C. FILSAFAT ILMU-ILMU
SOSIAL
1. Konstruksi Filsafat Sosial
dan Ilmu-Ilmu Sosial
Filsafat sosial (termasuk politik dan
ekonomi), menyelidiki masalah keberadaan saling berhubungan antara manusia
dengan masyarakat, perangkat nilai-nilai asosiatif yang tertuju pada proses
sosial yang terarah, kekuatan dan kekuasaan negara, pengawasan sosial yang
berkenaan dengan hukum dan hak, kewajiban politik, dan keadilan. (Robert N.
Beck, Handbook in Social Philosophy,
hlm. 4-5 dalam Mudyahardjo, 2001: 4)
Thomas Hobbes membataskan Filsafat
Sosial sebagai suatu teori umum tentang masyarakat manusia. Robert N. Beck
dalam Handbook in Social Philosophy (1979),
menyatakan bahwa filsafat sosial berkenaan dengan prinsip-prinsip yang
mendasari proses-proses sosial, baik dalam arti nyata maupun ideal. Bertitik
tolak pada batasan tersebut, Beck merumuskan enam masalah pokok yang dibahas
dalam Filsafat Sosial, yaitu hakikat atau prinsip-prinsip: (1) hubungan manusia
dengan masyarakat; (2) nilai-nilai sosial dan politik; (3) negara, kekuatan,
dan kekuasaan; (4) hukum dan hak; (5) kewajiban politik dan (6) cita-cita keadilan.

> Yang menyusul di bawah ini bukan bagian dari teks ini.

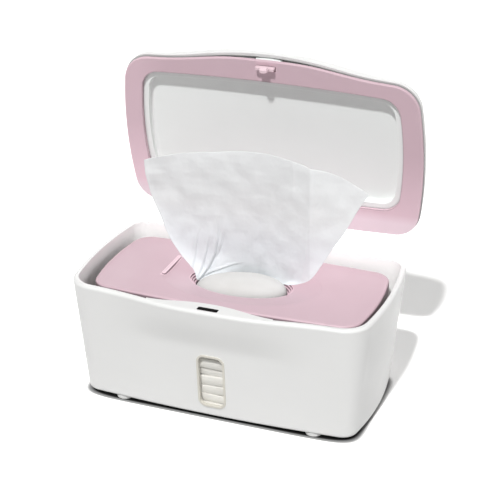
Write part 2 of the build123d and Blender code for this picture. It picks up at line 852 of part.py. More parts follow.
def wipe_section(left, right, z, left_place, right_place, bow, depth):
    """A wavy ribbon across the standing wipe at height z, bowed to the back and leaning back at its right."""
    step = (right - left) / wipe_folds

    def line_y(x):
        share = (x - left) / (right - left)
        straight = left_place + (right_place - left_place) * share
        return straight + 4 * bow * share * (1 - share) + wipe_lean * max(0.0, x - wipe_lean_start)

    front = []
    back = []
    for fold in range(wipe_folds):
        start = left + step * fold
        side = 1 if fold % 2 == 0 else -1
        swing = side * depth * (1 - wipe_fold_change * sin(wipe_fold_rhythm * fold))
        middle = start + step / 2
        end = start + step
        points = [(start, line_y(start)), (middle, line_y(middle) + swing), (end, line_y(end))]
        front.append(ThreePointArc(*points))
        back.append(ThreePointArc(*[(x, y + wipe_thickness) for x, y in points]))
    ends = [Line((x, line_y(x)), (x, line_y(x) + wipe_thickness)) for x in (left, right)]
    return Pos(0, 0, z) * make_face(front + back + ends)


def make_pulled_wipe():
    """The wipe that stands up through the opening: narrow and folded at its foot, wide and smoother above."""
    foot = crown_top + wipe_foot_gap
    sections = []
    shapes = zip(
        wipe_levels,
        wipe_lefts,
        wipe_rights,
        wipe_left_places,
        wipe_right_places,
        wipe_bows,
        wipe_fold_depths,
    )
    for level, left, right, left_place, right_place, bow, depth in shapes:
        z = foot + wipe_height * level
        sections.append(wipe_section(-left, right, z, left_place, right_place, bow, depth))
    top = foot + wipe_height
    left = -wipe_lefts[-1]
    right = wipe_rights[-1]
    left_corner = top - wipe_left_corner_drop
    right_corner = top - wipe_right_corner_drop
    hem = ThreePointArc((left, left_corner), ((left + right) / 2, top), (right, right_corner))
    beside = wipe_right_corner_drop
    above = top + beside
    sides = Polyline(
        (right, right_corner),
        (right + beside, right_corner),
        (right + beside, above),
        (left - beside, above),
        (left - beside, left_corner),
        (left, left_corner),
    )
    face = Plane(origin=(0, 0, 0), x_dir=(1, 0, 0), z_dir=(0, -1, 0)) * make_face([hem] + sides.edges())
    return loft(sections) - extrude(face, rim_depth, both=True)


def main():
    closed_lid = {
        "lid_shell": make_lid_shell(),
        "lid_seal": make_lid_seal(),
        "lid_tray": make_lid_tray(),
        "latch_button": make_latch_button(),
        "latch_hook": make_latch_hook(),
        "latch_spring": make_latch_spring(),
    }
    pieces = {name: solid.rotate(hinge_line, -lid_open_angle) for name, solid in closed_lid.items()}
    pieces["tub"] = make_tub()
    pieces["window_bezel"] = make_window_bezel()
    pieces["window_pane"] = make_window_pane()
    for name, (x, y) in foot_places().items():
        pieces[name] = make_foot(x, y)
    pieces["hinge_pin"] = make_hinge_pin()
    spring = make_lid_spring()
    pieces["lid_spring_right"] = spring
    pieces["lid_spring_left"] = mirror(spring, Plane.YZ)
    pieces["plate_top"] = make_plate_top()
    pieces["plate_weight"] = make_plate_weight()
    pieces["plate_base"] = make_plate_base()
    pieces["wipe_stack"] = make_wipe_stack()
    pieces["pulled_wipe"] = make_pulled_wipe()
    front = pieces["tub"].bounding_box().min.Y
    back = pieces["lid_shell"].bounding_box().max.Y
    middle = (front + back) / 2
    os.makedirs("parts", exist_ok=True)
    for name, solid in pieces.items():
        export_step(Pos(0, -middle, 0) * solid, f"parts/{name}.step")
    torsion_gap_found = least_gap(lid_spring_radius, lid_spring_pitch, lid_spring_turns, lid_spring_wire)
    print("gap in a lid spring", round(torsion_gap_found, 3))
    coil_gap_found = least_gap(latch_spring_radius, latch_spring_pitch, latch_spring_turns, latch_spring_wire)
    print("gap in the latch spring", round(coil_gap_found, 3))
    print("moved forward by", round(middle, 3))
    print("hinge line at y", round(hinge_y - middle, 3), "z", round(hinge_z, 3))


main()
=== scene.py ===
import bpy
import bmesh
import math
import random
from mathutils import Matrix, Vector, noise


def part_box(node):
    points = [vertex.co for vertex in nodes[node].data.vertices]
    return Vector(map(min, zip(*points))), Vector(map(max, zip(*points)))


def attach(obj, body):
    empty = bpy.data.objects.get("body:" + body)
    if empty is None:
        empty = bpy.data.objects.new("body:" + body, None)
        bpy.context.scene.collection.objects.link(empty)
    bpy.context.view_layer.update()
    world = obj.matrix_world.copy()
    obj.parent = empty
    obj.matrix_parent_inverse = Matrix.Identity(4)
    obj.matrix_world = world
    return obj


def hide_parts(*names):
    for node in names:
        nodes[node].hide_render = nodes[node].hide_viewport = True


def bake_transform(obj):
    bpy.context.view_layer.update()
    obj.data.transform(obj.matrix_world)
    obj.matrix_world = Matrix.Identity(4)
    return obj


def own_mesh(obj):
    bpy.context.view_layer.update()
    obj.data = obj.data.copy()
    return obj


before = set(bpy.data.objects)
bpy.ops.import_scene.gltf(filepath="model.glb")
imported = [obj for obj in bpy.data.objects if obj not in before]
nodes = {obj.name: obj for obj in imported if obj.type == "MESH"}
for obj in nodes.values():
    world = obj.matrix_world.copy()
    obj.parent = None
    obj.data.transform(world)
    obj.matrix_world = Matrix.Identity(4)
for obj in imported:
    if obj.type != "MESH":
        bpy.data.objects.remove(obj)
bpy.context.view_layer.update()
MM = 0.001
X, Y, Z = 0, 1, 2

# Sizes and places are in millimetres. Places are counted from the tub's middle and the floor, except in
# the materials, where they are in the part's frame. MIDDLE_Y is the tub's middle in that frame

MIDDLE_Y = -9.217
HINGE_Y = 76.6
HINGE_Z = 96.6
OPEN_ANGLE = math.radians(81.0)


def spot(x, y, z):
    """A point given from the tub's middle in millimetres, in the part's frame in metres."""
    return Vector((x, y + MIDDLE_Y, z)) * MM


def clamp(value):
    """A value, held between 0 and 1."""
    return max(0.0, min(1.0, value))


# Node trees

class Tree:
    """A short way to write a node tree."""

    def __init__(self, owner):
        owner.use_nodes = True
        self.nodes = owner.node_tree.nodes
        self.links = owner.node_tree.links

    def node(self, kind, operation=None):
        node = self.nodes.new("ShaderNode" + kind)
        if operation:
            node.operation = operation
        return node

    def feed(self, socket, value):
        """Links a socket to another node's output, or sets it to a number, a vector or an opaque colour."""
        if isinstance(value, bpy.types.NodeSocket):
            self.links.new(value, socket)
        elif isinstance(value, tuple) and len(socket.default_value) > len(value):
            socket.default_value = (*value, 1)
        else:
            socket.default_value = value

    def result(self, node, *values):
        """The first output of a node whose first inputs get the values."""
        for socket, value in zip(node.inputs, values):
            self.feed(socket, value)
        return node.outputs[0]

    def math(self, operation, *values):
        return self.result(self.node("Math", operation), *values)

    def vector_math(self, operation, *values):
        node = self.node("VectorMath", operation)
        self.result(node, *values)
        return node.outputs["Value" if operation == "DOT_PRODUCT" else "Vector"]

    def scaled(self, colour, share):
        node = self.node("VectorMath", "SCALE")
        self.feed(node.inputs["Scale"], share)
        return self.result(node, colour)

    def mix(self, share, first, second):
        return self.result(self.node("MixRGB"), share, first, second)

    def spread(self, value, low, high, to_low=0.0, to_high=1.0):
        """A value that goes from one level to another between low and high, and stays there beyond them."""
        return self.result(self.node("MapRange"), value, low, high, to_low, to_high)

    def axis(self, vector, number):
        node = self.node("SeparateXYZ")
        self.result(node, vector)
        return node.outputs[number]

    def geometry(self, name):
        return self.node("NewGeometry").outputs[name]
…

Dengan demikian, apabila bertitik tolak dari pandangan Beck maka filasafat
sosial Pendidikan mempunyai enam masalah pokok, yang berupa analisis kritis dan
komprehensif tentang implikasi atau pengaruh konsep-konsep: hubungan manusia
dengan masyarakat, nilai-nilai sosial dan politik, negara, kekuatan dan
kekuasaan, hukum dan hak, kewajiban politik, serta cita-cita keadilan terhadap
penyelenggaraan pendidikan dalam suatu negara. (Mudyahardjo, 2001: 6)
Filsafat
ilmu sosial merupakan cabang dari filsafat yang mempelajari persoalan sosial
kemasyarakatan secara kritis, radikal dan komprehensif. Sejak Plato dan
Aristoteles kajian terhadap persoalan-persoalan kemasyarakatan sudah menjadi
objek penelitian tersendiri. Menurut Plato dan Aristoteles, susunan masyarakat
mencerminkan susunan kosmos yang abadi. Manusia berkewajiban untuk menyesuaikan diri dengan susunan itu
dan mentaati demi keselamatannya, kalau tidak ia menghancurkan dirinya.
Pada
abad pertengahan masyarakat Eropa masih memperlihatkan pada pola dasar yang
sama, hanya sekedar mengoreksi terhadap paham Plato dan Aristoteles. Paham
tentang otonomi kosmos diganti dengan paham heteronominya, yaitu kepercayaan
bahwa kosmos tidak berdiri sendiri, tetapi bergantung pada kemaha kuasaan
Allah, ketertiban kosmos adalah suatu ketertiban yang telah diciptakan.
Pemahaman
masyarakat Eropa sedikit demi sedikit berubah sejak masa renaissance.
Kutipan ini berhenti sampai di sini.